## Written problem
Return exactly the lines that run from the beginning through the line containing "bpy.data.objects.remove(obj)", both included, and no others.

───

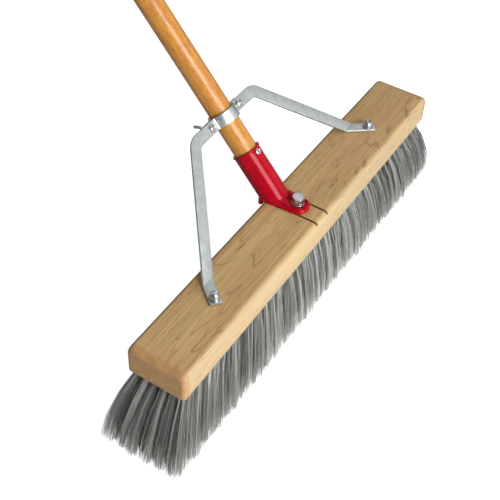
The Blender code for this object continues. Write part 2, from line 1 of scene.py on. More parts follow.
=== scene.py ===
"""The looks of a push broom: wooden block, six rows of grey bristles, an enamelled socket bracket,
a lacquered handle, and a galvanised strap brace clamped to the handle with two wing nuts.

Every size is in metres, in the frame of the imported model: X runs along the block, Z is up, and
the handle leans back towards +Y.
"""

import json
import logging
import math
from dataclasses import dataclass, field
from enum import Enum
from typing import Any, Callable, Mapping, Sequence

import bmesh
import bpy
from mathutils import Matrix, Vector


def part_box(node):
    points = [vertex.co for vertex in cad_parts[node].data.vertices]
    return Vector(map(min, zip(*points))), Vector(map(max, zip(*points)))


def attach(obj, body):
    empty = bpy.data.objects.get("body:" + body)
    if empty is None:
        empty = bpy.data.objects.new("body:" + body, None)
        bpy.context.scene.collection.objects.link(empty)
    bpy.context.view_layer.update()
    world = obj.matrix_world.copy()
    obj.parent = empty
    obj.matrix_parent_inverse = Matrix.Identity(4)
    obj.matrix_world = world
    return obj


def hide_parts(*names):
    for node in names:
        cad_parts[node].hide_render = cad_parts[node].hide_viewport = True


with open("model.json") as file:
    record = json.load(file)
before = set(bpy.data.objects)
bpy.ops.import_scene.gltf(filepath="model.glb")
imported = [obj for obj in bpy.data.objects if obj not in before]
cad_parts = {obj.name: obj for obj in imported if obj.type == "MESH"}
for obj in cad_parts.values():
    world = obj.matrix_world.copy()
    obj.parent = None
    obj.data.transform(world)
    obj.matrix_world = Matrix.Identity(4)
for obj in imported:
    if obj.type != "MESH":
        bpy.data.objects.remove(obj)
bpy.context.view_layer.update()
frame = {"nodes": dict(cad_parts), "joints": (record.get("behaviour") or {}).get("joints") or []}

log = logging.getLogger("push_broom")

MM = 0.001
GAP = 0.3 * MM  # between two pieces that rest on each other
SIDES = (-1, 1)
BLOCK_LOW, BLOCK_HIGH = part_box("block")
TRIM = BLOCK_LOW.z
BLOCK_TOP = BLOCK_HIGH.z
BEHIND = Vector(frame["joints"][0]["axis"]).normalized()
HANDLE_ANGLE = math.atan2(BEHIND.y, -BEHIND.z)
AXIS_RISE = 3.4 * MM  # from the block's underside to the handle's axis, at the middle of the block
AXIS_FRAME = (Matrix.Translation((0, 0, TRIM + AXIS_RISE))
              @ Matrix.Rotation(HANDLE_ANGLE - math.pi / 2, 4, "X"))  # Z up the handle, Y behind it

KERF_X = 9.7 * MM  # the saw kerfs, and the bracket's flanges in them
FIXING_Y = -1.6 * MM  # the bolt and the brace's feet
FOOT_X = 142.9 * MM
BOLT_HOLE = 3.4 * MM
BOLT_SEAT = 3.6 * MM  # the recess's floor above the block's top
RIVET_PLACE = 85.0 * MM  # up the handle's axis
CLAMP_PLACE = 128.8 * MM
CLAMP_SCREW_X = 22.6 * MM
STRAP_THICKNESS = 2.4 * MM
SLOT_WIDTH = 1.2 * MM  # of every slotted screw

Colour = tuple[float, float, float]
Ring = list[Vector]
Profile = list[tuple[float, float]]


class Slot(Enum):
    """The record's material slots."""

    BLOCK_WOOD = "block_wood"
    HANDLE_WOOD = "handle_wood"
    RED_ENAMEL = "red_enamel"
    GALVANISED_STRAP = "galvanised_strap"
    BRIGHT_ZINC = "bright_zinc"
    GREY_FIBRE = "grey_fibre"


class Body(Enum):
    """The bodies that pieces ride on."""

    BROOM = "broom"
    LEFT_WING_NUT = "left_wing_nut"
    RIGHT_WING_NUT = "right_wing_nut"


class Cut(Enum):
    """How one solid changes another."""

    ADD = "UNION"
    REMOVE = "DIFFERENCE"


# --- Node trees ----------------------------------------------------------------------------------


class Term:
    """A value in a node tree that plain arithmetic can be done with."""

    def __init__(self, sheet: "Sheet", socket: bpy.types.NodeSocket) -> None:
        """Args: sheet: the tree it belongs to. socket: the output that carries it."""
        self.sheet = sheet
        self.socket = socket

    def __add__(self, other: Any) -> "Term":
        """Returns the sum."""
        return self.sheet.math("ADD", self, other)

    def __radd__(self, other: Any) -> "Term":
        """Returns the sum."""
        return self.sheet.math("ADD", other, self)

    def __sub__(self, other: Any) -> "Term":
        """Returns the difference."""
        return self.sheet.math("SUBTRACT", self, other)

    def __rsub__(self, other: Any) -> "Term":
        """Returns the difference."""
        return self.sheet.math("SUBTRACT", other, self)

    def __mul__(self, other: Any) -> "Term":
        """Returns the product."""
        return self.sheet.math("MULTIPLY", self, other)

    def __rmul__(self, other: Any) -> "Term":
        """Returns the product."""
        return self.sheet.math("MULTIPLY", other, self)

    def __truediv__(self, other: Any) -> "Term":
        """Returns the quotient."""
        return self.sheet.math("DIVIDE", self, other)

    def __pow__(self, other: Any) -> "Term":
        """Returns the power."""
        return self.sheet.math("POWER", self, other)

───

## Written response
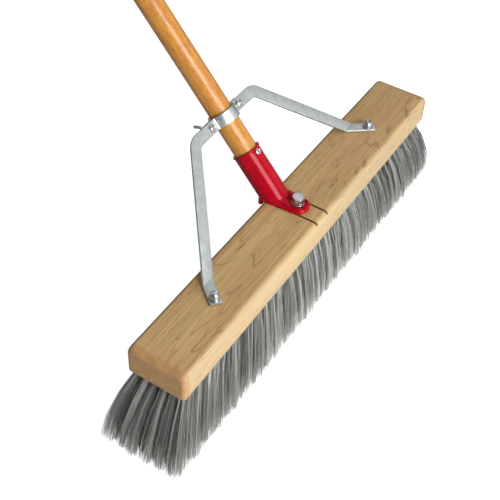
The Blender code for this object continues. Write part 2, from line 1 of scene.py on. More parts follow.
=== scene.py ===
"""The looks of a push broom: wooden block, six rows of grey bristles, an enamelled socket bracket,
a lacquered handle, and a galvanised strap brace clamped to the handle with two wing nuts.

Every size is in metres, in the frame of the imported model: X runs along the block, Z is up, and
the handle leans back towards +Y.
"""

import json
import logging
import math
from dataclasses import dataclass, field
from enum import Enum
from typing import Any, Callable, Mapping, Sequence

import bmesh
import bpy
from mathutils import Matrix, Vector


def part_box(node):
    points = [vertex.co for vertex in cad_parts[node].data.vertices]
    return Vector(map(min, zip(*points))), Vector(map(max, zip(*points)))


def attach(obj, body):
    empty = bpy.data.objects.get("body:" + body)
    if empty is None:
        empty = bpy.data.objects.new("body:" + body, None)
        bpy.context.scene.collection.objects.link(empty)
    bpy.context.view_layer.update()
    world = obj.matrix_world.copy()
    obj.parent = empty
    obj.matrix_parent_inverse = Matrix.Identity(4)
    obj.matrix_world = world
    return obj


def hide_parts(*names):
    for node in names:
        cad_parts[node].hide_render = cad_parts[node].hide_viewport = True


with open("model.json") as file:
    record = json.load(file)
before = set(bpy.data.objects)
bpy.ops.import_scene.gltf(filepath="model.glb")
imported = [obj for obj in bpy.data.objects if obj not in before]
cad_parts = {obj.name: obj for obj in imported if obj.type == "MESH"}
for obj in cad_parts.values():
    world = obj.matrix_world.copy()
    obj.parent = None
    obj.data.transform(world)
    obj.matrix_world = Matrix.Identity(4)
for obj in imported:
    if obj.type != "MESH":
        bpy.data.objects.remove(obj)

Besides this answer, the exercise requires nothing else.